Padres incompetentes

Por Pedsocial @Pedsocial

En la cosa esta de la perpetuación de la especie hacen falta dos. Por ahora, lo mismo “in vivo” que “in vitro” y mientras esa perversidad de la clonación no esté operativa, para que una mujer conciba hace falta la aportación de un hombre. Pequeña aportación pero esencial.

En muchos modelos de sociedad, no precisamente modélicas, esa puede, y a menudo suele, ser la única y última aportación del varón al proceso de reproducir eficazmente seres humanos. Lo que viene después de la incorporación del espermatozoide al óvulo, nueve meses, 40 semanas, de embarazoso embarazo, con sus vómitos, insomnios, acideces de estómago, hinchazones diversas, ecografías y dolores de parto, sólo para empezar. Y los siguientes 25 años o más de pañales, chupetes, carteras, yogures, primeras comuniones, varicelas, trompazos en bicicleta, sustos de media noche, primeras reglas, borracheras iniciáticas, suspensos, novietas inaguantables, novietes chulos, guardias a la puerta trayendo al descarriado, nueras histéricas, consuegros pelmazos y toda esa pléyade de malandanzas parecen esencialmente construidas para las madres. Las madres sufren. ¡Cuánto sufren las madres!

Mientras tanto, los responsables de la puesta en marcha del proceso, al mismo tiempo que se abrochan la bragueta tras su faena, inician un largo período de despreocupación que muchos prolongan de por vida.

Algunos, pocos, no. Se desvivirán por acompañar a la preñada esposa, le prepararán tisanas para su hiperemesis gravídica, jurarán castidad durante la gestación, sostendrán su mano en el trago de parir con cara de memo, levantarán el nuevo nacido al aire con orgullo y progresarán en su ruina pecuniaria dejándose la nómina en potitos de farmacia, cochecitos de bebé con ABS, dirección asistida y elevalunas eléctrico, libros escolares destinados a la papelera, videojuegos odiosos, vestiditos de puntillas inmediatamente arruinados por un helado de chocolate, comuniones con presupuesto de cumbre europea, bicicletas de dos, tres, seis o infinitas ruedas siempre pinchadas, matrículas escolares a precio de máster en Harvard, o másters en Harvard a precio de viaje a la luna, vestidos de novia para una boda con divorcio a menos de seis meses, interrupción de un embarazo loco de la hija de la portera, motos de dieciséis cilindros y toda la otra juguetería a la que les aboca el dios Consumo.
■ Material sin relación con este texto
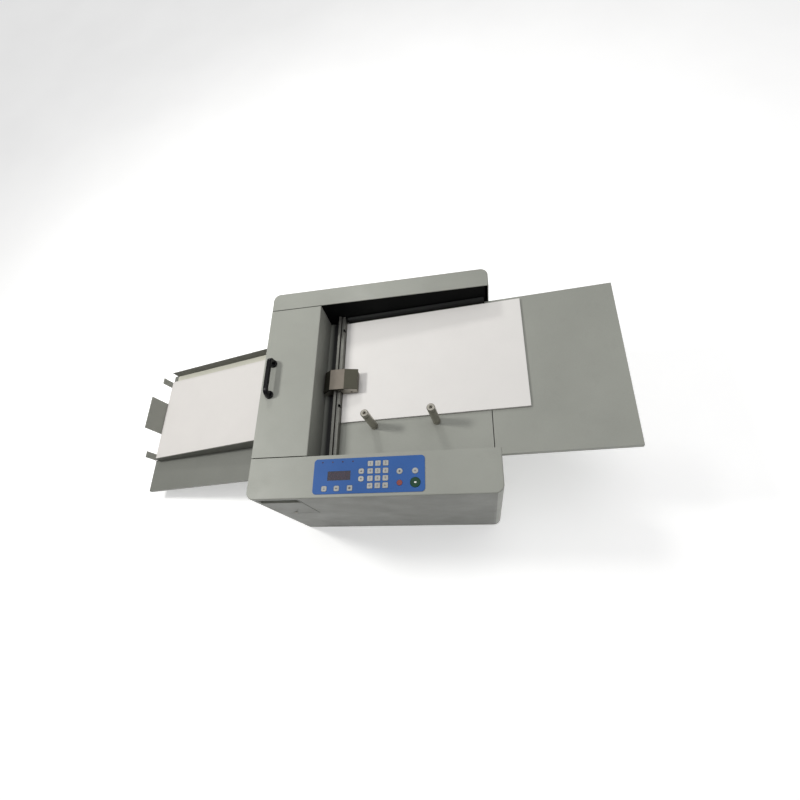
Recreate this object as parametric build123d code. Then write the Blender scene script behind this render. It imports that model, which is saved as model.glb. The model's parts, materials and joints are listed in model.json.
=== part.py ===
from build123d import *
from math import cos, radians, sin, tan
import os

# A tabletop sheet-fed franking machine. Millimetres, +X towards the feed table, +Y to the back,
# +Z up. The parts are drawn from the body's front left corner at floor level, and the finished
# set is moved so that the origin is the middle of its footprint.

# ---- driving dimensions ----
BODY_WIDTH = 540.0
BODY_DEPTH = 539.0
BODY_HEIGHT = 344.0
FOOT_HEIGHT = 10.0
SKIN = 2.0
CORNER_RADIUS = 18.0
EDGE_RADIUS = 2.5
CONSOLE_DEPTH = 92.0
CASING_DEPTH = 50.0
SEAM = 2.2
FRAME_PLATE = 4.0

COVER_WIDTH = 132.5
COVER_FACE_HEIGHT = 75.0
COVER_LIP_HEIGHT = 45.0
COVER_FLANGE = 24.0
HINGE_INSET = 10.0
HINGE_DROP = 12.0
PIN_RADIUS = 3.0

SHEET_LENGTH = 432.0
SHEET_WIDTH = 279.0
STACK_HEIGHT = 5.0

TABLE_START = 177.0
TABLE_DROP = 79.0
TABLE_PITCH = 3.54
TABLE_END = 810.0
TABLE_SEAM = 529.0
TABLE_GAP = 4.0
TABLE_JOINT = 1.6
FOLD = 12.0
GUIDE_START = 6.0
STACK_START = 179.0
STACK_FRONT = 198.5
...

Unos y otros no llegarán nunca a saber que la paternidad no es eso. En la ignorancia o en el barullo no descubrirán que un edificio que toma más de veinte años para construirse tiene la complejidad de una catedral. Necesita un diseño previo, unas bases sólidas y una ejecución exquisita si se ha de mantener erguido casi un siglo, que es lo que está viniendo a durar una vida humana. Hay que proveer y prever. Acompañar cada momento con intención.

Amar con amor de padre que no puede ser totalmente desinteresado porque interesa que el niño proyecto de hombre se consolide. Amor que no puede ser ciego porque entonces no verá los numerosos obstáculos del camino.

Conducir, sobre todo en los trayectos largos, y evitar que se desvíe de un camino que nunca será recto, ni falta que hace, pero del que no debe salirse. Y conducirse, que de su conducta sacará el hijo los ejemplos y modelos para su vida.

Tampoco en la paternidad hay inocentes. Los padres de todos los culpables saben, aunque simulen que lo ignoran, donde sus incompetencias desorientaron al hijo y le condujeron a su desdicha.